Challenges Ahead & What To Watch

While the opportunity is clear, several headwinds remain:

  • Standardisation of yield and risk metrics: Without consistent disclosures, comparing yield products remains hard.
  • Liquidity risk, slashing/validator risk, rehypothecation risk in DeFi and staking environments.
  • Yield compression as competition increases and macro-rates move: for example, higher real rates in TradFi raise the opportunity cost of non-yielding crypto.
  • Regulatory and compliance evolution: yield-bearing stablecoins, tokenized assets and institutional participation may face evolving frameworks.
  • Protocol concentration risk: much of yield-bearing capital remains concentrated in a few networks/products; diversification will be important to avoid idiosyncratic failure.

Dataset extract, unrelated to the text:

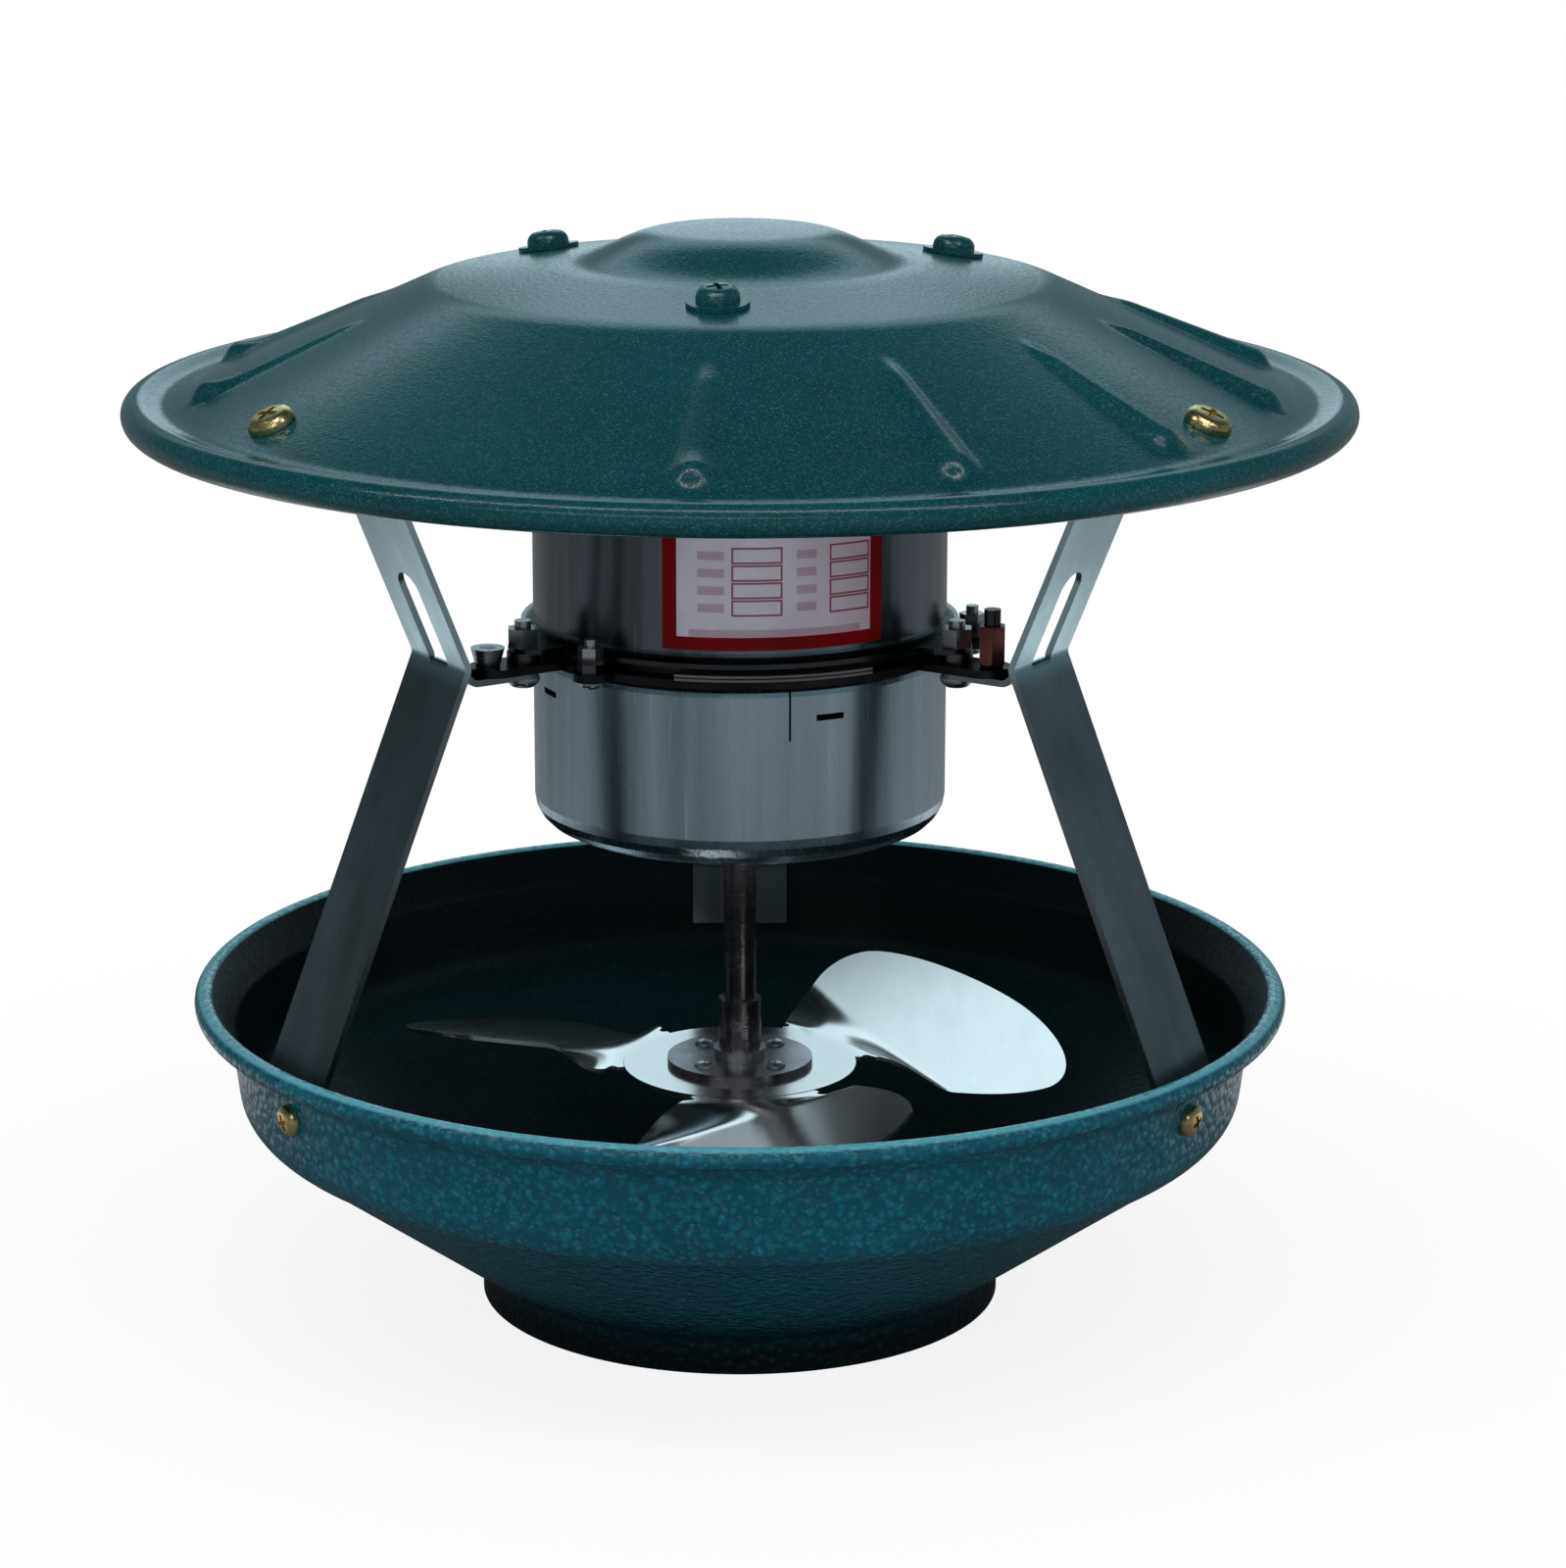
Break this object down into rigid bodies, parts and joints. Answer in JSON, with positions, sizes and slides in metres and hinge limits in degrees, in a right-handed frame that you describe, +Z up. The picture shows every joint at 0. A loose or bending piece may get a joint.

Monitoring these areas will help assess whether crypto yields transitions from niche to mainstream.

Conclusion

With only one in ten crypto assets currently earning yield, the on-chain yield frontier is still in its early innings. But for that very reason, it represents an opportunity: productive capital, not just price speculation, is increasingly accessible. For portfolios, that means yield-bearing assets may shift from optional to core — provided they are backed by credible infrastructure and transparent risk frameworks. As real-world capital flows meet on-chain efficiency and institutional-grade operational rigor, the yield-bearing segment stands to reshape how crypto is used — not just traded.

FAQ

What does it mean that only 1 in 10 crypto assets earn yield?

It means roughly 10% of all crypto assets currently generate staking rewards, lending interest, or yield through DeFi, while the rest remain idle.

What does it mean that only 1 in 10 crypto assets earn yield?

Staking, liquid staking tokens, DeFi lending, yield-bearing stablecoins, and tokenized real-world assets.

Why is yield important for crypto portfolios?

It turns non-productive tokens into income-generating assets, improving capital efficiency and reducing reliance on price appreciation alone.